Don’t confuse Copper & Oak for a cocktail bar. You won’t find mixed drinks, here; don’t ask for a twist, or even a splash of soda. No, you’re here for Copper & Oak’s unbelievable catalogue of spirits in a space as small as most Manhattan apartments. Sipped neat. And if you’re looking to taste through an incredible range of whiskey, with a collection that could stand up to any in the city, this is your place.
Copper & Oak is named, of course, for the stills and casks that gives dark spirits their character, and it’s spirits with some age that are the focus, here. (For gin and vodka, look elsewhere.)
The shelves of the petite Lower East Side bar, from the same proprietors as the Tribeca institution Brandy Library, are home to fifty-odd rums and around a hundred brandies of various sorts; tequila and mezcal have a major presence, too.
But the whiskey list is where Copper & Oak truly shines. To call it “encyclopedic” doesn’t begin to capture its extent.
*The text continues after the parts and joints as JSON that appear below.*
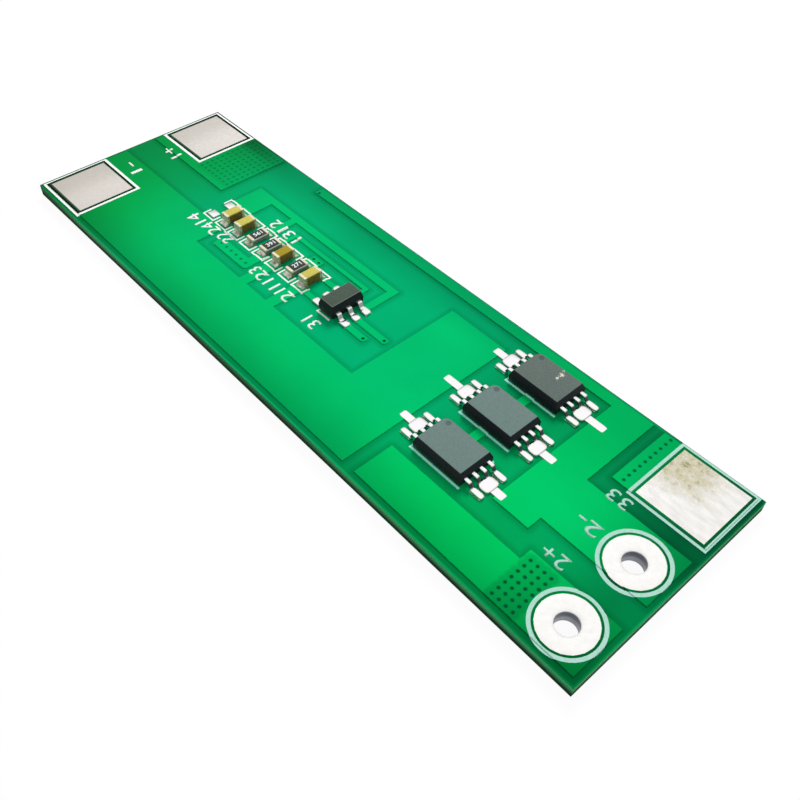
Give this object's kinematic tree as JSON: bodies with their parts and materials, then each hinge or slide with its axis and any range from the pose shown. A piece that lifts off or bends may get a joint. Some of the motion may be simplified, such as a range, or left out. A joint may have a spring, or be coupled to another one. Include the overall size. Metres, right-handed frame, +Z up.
{
  "type": "battery protection board",
  "caption": "Slim green circuit board with power transistors, a controller chip, chip resistors and capacitors, square battery lands and round plated output holes.",
  "frame": {"origin": "middle of the underside, on the plane the board rests on", "axes": "+X along the board from the battery lands to the output holes, +Y across it towards the plus land's edge, +Z up out of the component side"},
  "size_m": [0.0576, 0.0176, 0.0022],
  "materials": {
    "laminate": "woven glass-epoxy, sawn edge",
    "copper": "etched copper under lacquer",
    "lacquer": "green solder lacquer, satin",
    "ink": "white printed ink",
    "tin": "levelled solder coat, dull",
    "solder": "reflowed solder, bright",
    "moulding": "black moulded epoxy, fine matt",
    "lead_metal": "tin-plated lead strip",
    "silicon": "sawn silicon",
    "capacitor_ceramic": "fired tan ceramic",
    "resistor_ceramic": "fired white ceramic",
    "resistor_coat": "black printed coat",
    "end_metal": "tin-plated end, satin"
  },
  "bodies": {
    "root": {"battery_middle_tinning": "tin", "battery_minus_tinning": "tin", "battery_plus_tinning": "tin", "bottom_copper": "copper", "bottom_mask": "lacquer", "capacitor_1_body": "capacitor_ceramic", "capacitor_1_end_caps": "end_metal", "capacitor_2_body": "capacitor_ceramic", "capacitor_2_end_caps": "end_metal", "capacitor_3_body": "capacitor_ceramic", "capacitor_3_end_caps": "end_metal", "capacitor_4_body": "capacitor_ceramic", "capacitor_4_end_caps": "end_metal", "chip_solder": "solder", "controller_body": "moulding", "controller_die": "silicon", "controller_leads": "lead_metal", "controller_solder": "solder", "laminate": "laminate", "legend": "ink", "output_minus_tinning": "tin", "output_plus_tinning": "tin", "resistor_1_end_wraps": "end_metal", "resistor_1_overcoat": "resistor_coat", "resistor_1_substrate": "resistor_ceramic", "resistor_2_end_wraps": "end_metal", "resistor_2_overcoat": "resistor_coat", "resistor_2_substrate": "resistor_ceramic", "resistor_3_end_wraps": "end_metal", "resistor_3_overcoat": "resistor_coat", "resistor_3_substrate": "resistor_ceramic", "spare_land_tinning": "tin", "top_copper": "copper", "top_mask": "lacquer", "transistor_1_body": "moulding", "transistor_1_die": "silicon", "transistor_1_leads": "lead_metal", "transistor_1_solder": "solder", "transistor_2_body": "moulding", "transistor_2_die": "silicon", "transistor_2_leads": "lead_metal", "transistor_2_solder": "solder", "transistor_3_body": "moulding", "transistor_3_die": "silicon", "transistor_3_leads": "lead_metal", "transistor_3_solder": "solder"}
  },
  "joints": []
}
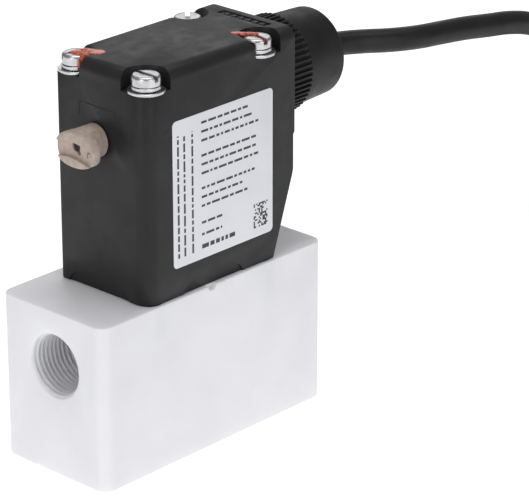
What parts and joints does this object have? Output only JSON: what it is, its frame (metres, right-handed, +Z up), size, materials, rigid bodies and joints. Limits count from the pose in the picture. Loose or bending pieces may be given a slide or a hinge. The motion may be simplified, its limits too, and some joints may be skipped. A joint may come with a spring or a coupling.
{
  "type": "solenoid valve",
  "caption": "Two-way solenoid valve: white block body with threaded port sockets, black moulded coil housing held by long slotted screws, manual override knob, cable gland and coiled cable.",
  "frame": {"origin": "centre of the body block's bottom face", "axes": "+X along the flow, from the override knob's end to the cable gland's end; +Z up, from the body to the coil housing; -Y towards the face with the label"},
  "size_m": [0.3219, 0.0582, 0.1008],
  "materials": {
    "fluoroplastic": "white fluoroplastic block, turned and milled",
    "blackPlastic": "black moulded glass-filled polyamide, faint grain",
    "blackRubber": "black rubber seal",
    "cableSheath": "black rubber cable sheath",
    "zincSteel": "zinc-plated steel",
    "softIron": "bare soft iron",
    "springSteel": "spring steel",
    "brass": "turned brass",
    "beigePlastic": "grey-beige moulded plastic",
    "diaphragmRubber": "moulded rubber diaphragm",
    "bobbinPlastic": "natural moulded plastic",
    "copper": "enamelled copper winding",
    "board": "green circuit board",
    "labelFilm": "white printed polyester film",
    "tiePlastic": "black polyamide strap",
    "brownWire": "brown wire insulation",
    "blueWire": "blue wire insulation",
    "greenWire": "green and yellow wire insulation"
  },
  "bodies": {
    "valve": {"valve_body": "fluoroplastic", "diaphragm": "diaphragmRubber", "clamp_plate": "softIron", "housing_gasket": "blackRubber", "pivot_pin": "springSteel", "return_spring": "springSteel", "bobbin": "bobbinPlastic", "winding": "copper", "pole_core": "softIron", "yoke": "softIron", "circuit_board": "board", "coil_housing": "blackPlastic", "knob_o_ring": "blackRubber", "gland_body": "blackPlastic", "gland_seal": "blackRubber", "gland_cap": "blackPlastic", "data_label": "labelFilm", "cable": "cableSheath", "cable_coil": "cableSheath", "cable_tie": "tiePlastic", "body_insert_1": "brass", "housing_screw_1": "zincSteel", "spring_washer_1": "zincSteel", "flat_washer_1": "zincSteel", "body_insert_2": "brass", "housing_screw_2": "zincSteel", "spring_washer_2": "zincSteel", "flat_washer_2": "zincSteel", "body_insert_3": "brass", "housing_screw_3": "zincSteel", "spring_washer_3": "zincSteel", "flat_washer_3": "zincSteel", "body_insert_4": "brass", "housing_screw_4": "zincSteel", "spring_washer_4": "zincSteel", "flat_washer_4": "zincSteel", "conductor_brown": "brownWire", "ferrule_brown": "zincSteel", "conductor_blue": "blueWire", "ferrule_blue": "zincSteel", "conductor_green": "greenWire", "ferrule_green": "zincSteel"},
    "override": {"override_knob": "beigePlastic", "knob_clip": "springSteel"},
    "armature": {"rocker": "softIron"}
  },
  "joints": [
    {"name": "override_turn", "type": "hinge", "parent": "valve", "child": "override", "pos_m": [-0.0285, -0.0003, 0.0817], "axis": [1, 0, 0], "range_deg": [0, 90]},
    {"name": "armature_tilt", "type": "hinge", "parent": "valve", "child": "armature", "pos_m": [0.0001, -0.0018, 0.0495], "axis": [0, 1, 0], "range_deg": [0, 3], "deforming": ["return_spring", "diaphragm"]}
  ],
  "couplings": [
    {"joint": "armature_tilt", "follows": "override_turn", "ratio": 0.033333}
  ]
}
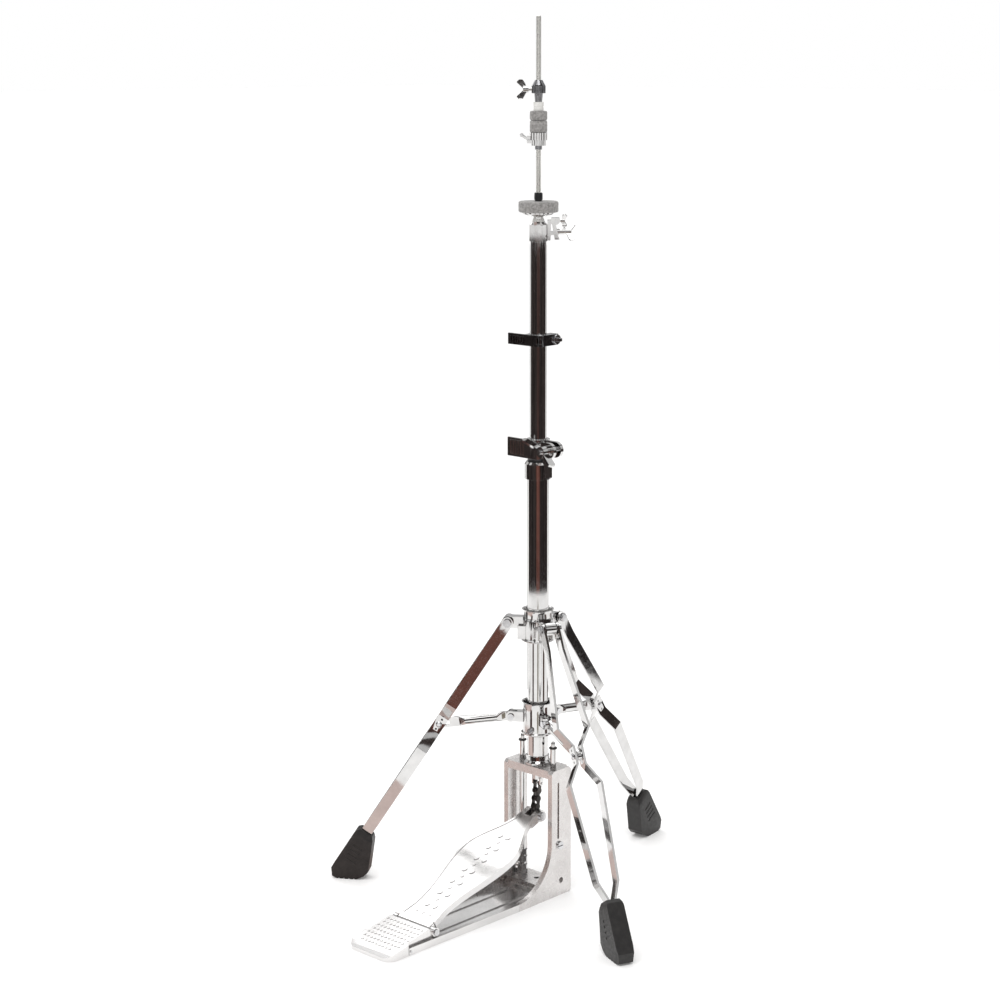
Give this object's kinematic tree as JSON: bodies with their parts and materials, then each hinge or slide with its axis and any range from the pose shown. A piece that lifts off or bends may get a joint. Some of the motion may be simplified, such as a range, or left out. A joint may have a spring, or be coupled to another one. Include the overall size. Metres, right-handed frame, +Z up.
{
  "type": "hi-hat stand",
  "caption": "Three-legged hi-hat cymbal stand with a chain-driven footboard, pull rod, clutch, tilting cymbal seat and telescoping tube.",
  "frame": {"origin": "on the tube axis at the underside of the pedal frame, on the floor", "axes": "+Z up along the tube and pull rod; the footboard points towards -Y; X across the pedal"},
  "size_m": [0.5081, 0.6089, 1.171],
  "materials": {
    "chrome": "polished",
    "steel": "zinc plated",
    "cast": "satin cast",
    "board": "polished cast",
    "rod": "bright drawn",
    "black_steel": "black oxide",
    "dark_metal": "dark nickel",
    "rubber": "matte",
    "black_plastic": "matte",
    "white_plastic": "matte",
    "felt": "pressed felt"
  },
  "bodies": {
    "base": {"pedal_frame": "cast", "cross_plate": "cast", "base_plate": "board", "heel_plate": "board", "heel_pin": "steel", "spring_columns": "chrome", "base_fasteners": "steel", "lower_tube": "chrome", "tube_foot": "chrome", "tube_bush": "black_plastic", "tube_clamp": "chrome"},
    "clamp_nut": {"clamp_wing": "chrome"},
    "left_post": {"post_left": "chrome", "post_ring_left": "rubber"},
    "right_post": {"post_right": "chrome", "post_ring_right": "rubber"},
    "pedal": {"footboard": "board", "toe_bolt": "steel"},
    "rod": {"pull_rod": "rod", "rod_connector": "chrome"},
    "chain": {"chain_outer": "black_steel", "chain_inner": "black_steel"},
    "height_post": {"upper_tube": "chrome", "ferrule": "chrome", "seat_neck": "white_plastic", "seat_sleeve": "black_plastic", "tilt_bracket": "chrome"},
    "tilt_screw": {"tilt_wing": "chrome"},
    "shift_screw": {"shift_wing": "chrome"},
    "seat": {"seat_dish": "chrome", "seat_felt": "felt"},
    "clutch": {"clutch_barrel": "dark_metal", "clutch_nut": "white_plastic", "clutch_felts": "felt", "clutch_bottom": "chrome"},
    "clutch_screw": {"clutch_wing": "chrome"},
    "clutch_catch": {"clutch_lever": "chrome"},
    "lock": {"lock_band": "dark_metal", "lock_pin": "steel"},
    "lock_arm": {"lock_gate": "dark_metal", "lock_key_screw": "steel"},
    "swivel": {"leg_collar": "chrome", "leg_lugs": "chrome", "leg_bolts": "steel"},
    "slider": {"brace_collar": "chrome", "brace_lugs": "chrome", "brace_bush": "black_plastic", "brace_bolts": "steel"},
    "leg_left": {"leg_left": "chrome", "rivets_left": "steel", "foot_left": "rubber"},
    "brace_left": {"brace_left": "chrome"},
    "leg_right": {"leg_right": "chrome", "rivets_right": "steel", "foot_right": "rubber"},
    "brace_right": {"brace_right": "chrome"},
    "leg_rear": {"leg_rear": "chrome", "rivets_rear": "steel", "foot_rear": "rubber"},
    "brace_rear": {"brace_rear": "chrome"}
  },
  "joints": [
    {"name": "footboard_tilt", "type": "hinge", "parent": "base", "child": "pedal", "pos_m": [0, -0.236, 0.016], "axis": [-1, 0, 0], "range_deg": [0, 11], "stiffness_Nm_per_rad": 30, "springref_deg": -8.02},
    {"name": "pull_rod_slide", "type": "slide", "parent": "base", "child": "rod", "axis": [0, 0, -1], "range_m": [0, 0.0453]},
    {"name": "chain_swing", "type": "hinge", "parent": "rod", "child": "chain", "pos_m": [0, 0, 0.15], "axis": [1, 0, 0], "range_deg": [0, 17.8]},
    {"name": "height_adjust", "type": "slide", "parent": "base", "child": "height_post", "axis": [0, 0, 1], "range_m": [-0.11, 0.05]},
    {"name": "memory_lock_slide", "type": "slide", "parent": "height_post", "child": "lock", "axis": [0, 0, 1], "range_m": [-0.01, 0.11]},
    {"name": "memory_lock_open", "type": "hinge", "parent": "lock", "child": "lock_arm", "pos_m": [0.014, -0.011, 0.757], "axis": [0, 0, -1], "range_deg": [0, 80]},
    {"name": "clamp_wing_spin", "type": "hinge", "parent": "base", "child": "clamp_nut", "pos_m": [0.024, -0.012, 0.6135], "axis": [0, -1, 0], "continuous": true},
    {"name": "seat_tilt", "type": "hinge", "parent": "height_post", "child": "seat", "pos_m": [0, 0, 0.918], "axis": [-0.6717, 0.7408, 0], "range_deg": [-4, 4]},
    {"name": "tilt_wing_spin", "type": "hinge", "parent": "height_post", "child": "tilt_screw", "pos_m": [0, 0, 0.912], "axis": [0.7408, 0.6717, 0], "continuous": true},
    {"name": "shift_wing_spin", "type": "hinge", "parent": "height_post", "child": "shift_screw", "pos_m": [0, 0, 0.898], "axis": [0.7408, 0.6717, 0], "continuous": true},
    {"name": "clutch_slide", "type": "slide", "parent": "rod", "child": "clutch", "axis": [0, 0, 1], "range_m": [-0.04, 0.07]},
    {"name": "clutch_wing_spin", "type": "hinge", "parent": "clutch", "child": "clutch_screw", "pos_m": [0, 0, 1.079], "axis": [-0.7408, -0.6717, 0], "continuous": true},
    {"name": "clutch_catch_lift", "type": "hinge", "parent": "clutch", "child": "clutch_catch", "pos_m": [-0.00933, -0.00846, 1.015], "axis": [0.6717, -0.7408, 0], "range_deg": [-40, 20]},
    {"name": "tripod_swivel", "type": "hinge", "parent": "base", "child": "swivel", "pos_m": [0, 0, 0.376], "axis": [0, 0, 1], "range_deg": [-25, 15]},
    {"name": "tripod_fold", "type": "hinge", "parent": "slider", "child": "brace_left", "pos_m": [-0.02949, -0.02065, 0.244], "axis": [0.5736, -0.8192, 0], "range_deg": [0, 57]},
    {"name": "brace_collar_slide", "type": "slide", "parent": "swivel", "child": "slider", "axis": [0, 0, 1], "range_m": [0, 0.0508]},
    {"name": "brace_right_hinge", "type": "hinge", "parent": "slider", "child": "brace_right", "pos_m": [0.03263, -0.01521, 0.244], "axis": [0.4226, 0.9063, 0], "range_deg": [0, 57.1]},
    {"name": "brace_rear_hinge", "type": "hinge", "parent": "slider", "child": "brace_rear", "pos_m": [-0.00314, 0.03586, 0.244], "axis": [-0.9962, -0.0872, 0], "range_deg": [0, 57.1]},
    {"name": "leg_left_hinge", "type": "hinge", "parent": "swivel", "child": "leg_left", "pos_m": [-0.03277, -0.02294, 0.376], "axis": [0.5736, -0.8192, 0], "range_deg": [0, 20.4]},
    {"name": "leg_right_hinge", "type": "hinge", "parent": "swivel", "child": "leg_right", "pos_m": [0.03625, -0.0169, 0.376], "axis": [0.4226, 0.9063, 0], "range_deg": [0, 20.4]},
    {"name": "leg_rear_hinge", "type": "hinge", "parent": "swivel", "child": "leg_rear", "pos_m": [-0.00349, 0.03985, 0.376], "axis": [-0.9962, -0.0872, 0], "range_deg": [0, 20.4]},
    {"name": "left_post_spin", "type": "hinge", "parent": "base", "child": "left_post", "pos_m": [-0.028, 0, 0.179], "axis": [0, 0, 1], "continuous": true},
    {"name": "right_post_spin", "type": "hinge", "parent": "base", "child": "right_post", "pos_m": [0.028, 0, 0.179], "axis": [0, 0, 1], "continuous": true}
  ],
  "couplings": [
    {"joint": "pull_rod_slide", "follows": "footboard_tilt", "m_per_rad": 0.2355},
    {"joint": "chain_swing", "follows": "footboard_tilt", "ratio": 1.61},
    {"joint": "brace_collar_slide", "follows": "tripod_fold", "m_per_rad": 0.051},
    {"joint": "brace_right_hinge", "follows": "tripod_fold", "ratio": 1},
    {"joint": "brace_rear_hinge", "follows": "tripod_fold", "ratio": 1},
    {"joint": "leg_left_hinge", "follows": "tripod_fold", "ratio": 0.3575},
    {"joint": "leg_right_hinge", "follows": "tripod_fold", "ratio": 0.3575},
    {"joint": "leg_rear_hinge", "follows": "tripod_fold", "ratio": 0.3575}
  ]
}
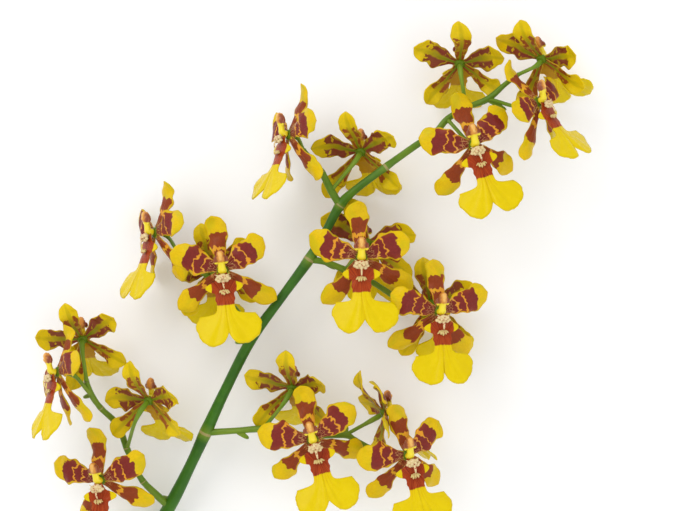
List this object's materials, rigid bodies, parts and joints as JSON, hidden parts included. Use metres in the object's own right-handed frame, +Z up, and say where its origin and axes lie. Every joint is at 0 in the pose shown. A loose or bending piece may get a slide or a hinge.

There are over 300 single malts alone, before getting into
the rest of the Scotch; more than 100 Japanese whiskies — and, what we’re here for, more than 250 American whiskeys, as well.
Choose your spirit and the bartender will track it down, sometimes scaling ladders to grab bottles from the higher reaches of the collection.
“We have Jefferson’s 18 year old from Stitzel-Weller stocks,” says owner Flavien Desoblin, detailing some of Copper & Oak’s most notable bottles. “We raised over $10,000 for ALS with Parker’s Promise of Hope,” of the annual limited edition Parker’s
Heritage Collection. Auction-acquired bottles include such gems as an Old Overholt rye from 1908.
Every spirit is available by the one- or two-ounce pour, and it’s tempting to create your own flight—Orphan Barrel Rhetoric 22, 23, 24, and 25-year, for instance? Or for something more accessible, Old Forester Whiskey’s Row Series? Or put yourself in the hands of the knowledgeable folks behind the bar, who know the collection better than anyone.